We have a fear that the two volumes of Wilfrid Scawen Blunt’s Diaries—published here last year by Alfred Knopf—are not as widely known as they should be. This is natural, for the two big volumes are expensive, but they are a mine of most interesting material. They are a liberal education in the truth quot homines tot sententiæ—in other words, that there are infinite matters of difference among honourable men.

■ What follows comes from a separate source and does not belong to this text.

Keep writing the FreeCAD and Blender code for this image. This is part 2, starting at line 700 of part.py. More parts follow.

Blunt was a gallant dissenter and whole-hearted skeptic about civilization. Of course these aristocratic rebels, who have never had to pass through the gruelling discipline of middle-class life; who have always been free to travel, to ramble about to witty week-end parties at country houses, ride blooded horses, sit up all night drinking port wine and talking brilliantly with Cabinet Ministers, have (or so it seems to us) a fairly easy time compared to the humdrum plod who wambles through a stiff continuous stint of hard work and still keeps a bit of rebellion in his heart. And of course, since Blunt condemned almost everything in European politics throughout his lifetime, one begins to suspect that he was almost too pernickety. Of the unnumbered British statesmen whom he roasted, not all can have been either fools or knaves. The law of average forbids. But a protestant of that sort is a magnificently healthy and useful person to have about. He had a habit of assuming that Egypt, India, Ireland, Turkey, Germany, were always right, and England necessarily wrong. When a country has a number of citizens like that and regards them affectionately, it is a sign that it is beginning to grow up. One of Blunt’s remarks to Margot Asquith is worth remembering: “There is nothing so demoralizing for a country as to put people in prison for their opinions.”

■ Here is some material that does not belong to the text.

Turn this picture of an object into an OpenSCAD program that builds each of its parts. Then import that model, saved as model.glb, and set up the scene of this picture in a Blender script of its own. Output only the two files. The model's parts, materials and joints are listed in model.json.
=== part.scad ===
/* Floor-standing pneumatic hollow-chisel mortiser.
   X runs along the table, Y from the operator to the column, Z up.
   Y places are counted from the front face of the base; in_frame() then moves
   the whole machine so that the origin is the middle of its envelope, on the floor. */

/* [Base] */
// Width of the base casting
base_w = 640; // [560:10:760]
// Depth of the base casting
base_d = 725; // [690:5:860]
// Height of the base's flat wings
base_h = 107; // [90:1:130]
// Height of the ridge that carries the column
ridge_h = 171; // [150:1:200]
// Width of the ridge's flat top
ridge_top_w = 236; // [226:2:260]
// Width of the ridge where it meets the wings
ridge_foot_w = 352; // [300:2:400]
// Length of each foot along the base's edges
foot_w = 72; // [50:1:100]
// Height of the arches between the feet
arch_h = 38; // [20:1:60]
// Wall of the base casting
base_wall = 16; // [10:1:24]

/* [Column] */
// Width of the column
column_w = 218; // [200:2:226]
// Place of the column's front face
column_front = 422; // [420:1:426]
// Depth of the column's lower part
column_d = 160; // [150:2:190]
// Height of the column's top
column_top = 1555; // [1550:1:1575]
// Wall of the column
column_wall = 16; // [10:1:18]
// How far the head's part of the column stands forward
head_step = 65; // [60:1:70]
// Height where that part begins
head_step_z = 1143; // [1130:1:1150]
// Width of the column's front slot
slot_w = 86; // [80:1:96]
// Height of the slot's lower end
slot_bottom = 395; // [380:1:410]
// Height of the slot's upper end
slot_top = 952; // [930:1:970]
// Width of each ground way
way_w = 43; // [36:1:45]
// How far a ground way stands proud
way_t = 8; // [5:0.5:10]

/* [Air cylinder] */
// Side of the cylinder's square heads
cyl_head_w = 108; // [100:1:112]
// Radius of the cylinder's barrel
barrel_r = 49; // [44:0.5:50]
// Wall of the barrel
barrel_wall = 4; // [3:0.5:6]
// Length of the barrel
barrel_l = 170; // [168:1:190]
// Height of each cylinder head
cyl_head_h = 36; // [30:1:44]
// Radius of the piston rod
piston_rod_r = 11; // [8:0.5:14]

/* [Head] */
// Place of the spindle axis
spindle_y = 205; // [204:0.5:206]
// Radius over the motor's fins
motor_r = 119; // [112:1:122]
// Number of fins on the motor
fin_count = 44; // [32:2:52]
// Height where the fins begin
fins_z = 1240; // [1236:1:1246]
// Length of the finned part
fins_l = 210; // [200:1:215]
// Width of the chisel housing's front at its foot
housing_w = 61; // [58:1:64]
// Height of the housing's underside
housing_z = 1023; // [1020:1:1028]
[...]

But the casual reader ought to have a go at Blunt’s Diaries because they are a rich deposit of pithy human anecdote. We see him, at the age of sixty-six or thereabouts, attending a performance of Hippolytus, translated by Murray. “At the end of it we were all moved to tears, and I got up and did what I never did before in a theatre, shouted for the author, whether for Euripides or Gilbert Murray I hardly knew.” With Coquelin père he goes to have lunch with Margot Asquith. Her little daughter, twelve years old (now, of course, Princess Bibesco, whose short stories are well worth your reading), dressed in a Velasquez costume, was called on to recite poems. “Coquelin good-naturedly suggested that ‘perhaps Mademoiselle would be shy,’ but Margot would not hear of it. ‘There is no shyness,’ she said, ‘in this family.’” Any lover of the human comedy will find intense joy in Blunt’s comments on Edward VII, for instance. When his antipathies were aroused, Blunt lived up to his name. Roosevelt’s speech in Cairo in 1910 praising British rule in Egypt was a red rag to the elderly skeptic, who considered that Britain had no business anywhere on earth outside her own island. His comment in his journal was: “He is a buffoon of the lowest American type, and roused the fury of young Egypt to the boiling point ... he is now at Paris airing his fooleries, and is to go to Berlin, a kind of mad dog roaming the world.” It is quaint that the humanitarians and intense lovers of their kind are always the most brutal in attack upon those with whom they disagree.

There are also innumerable snapshots of men of letters in mufti. Rossetti, for instance, throwing a cup of tea at Meredith’s face. Most of Meredith, Blunt found unreadable. His picture of Francis Thompson’s last days is unforgettable. For our own part we find particular amusement in the little sideviews of Hilaire Belloc—a neighbour in Sussex in the later years. It is disconcerting to learn that Belloc’s horse “Monster,” of whom the hilarious Hilaire speaks so highly in a number of essays, is “a very ancient mare which he rides in blinkers. He is no great horseman.” Belloc coming to picnic with a bottle of wine in his pocket; Belloc out-talking Alfred Austin, Arthur Balfour, and indeed everyone else; Belloc wondering if he would be given a peerage; Belloc groaning because he has sworn off liquor during Lent, and Belloc delightfully and extremely wrong in the days just preceding the war—insisting that Germany was unprepared and afraid of France—these are the sort of things that cannot by any stretch of exaggeration be called malicious tattle; they are the genial byplay of civilization that keeps us reminded that those we love and admire may be not less absurd than ourselves.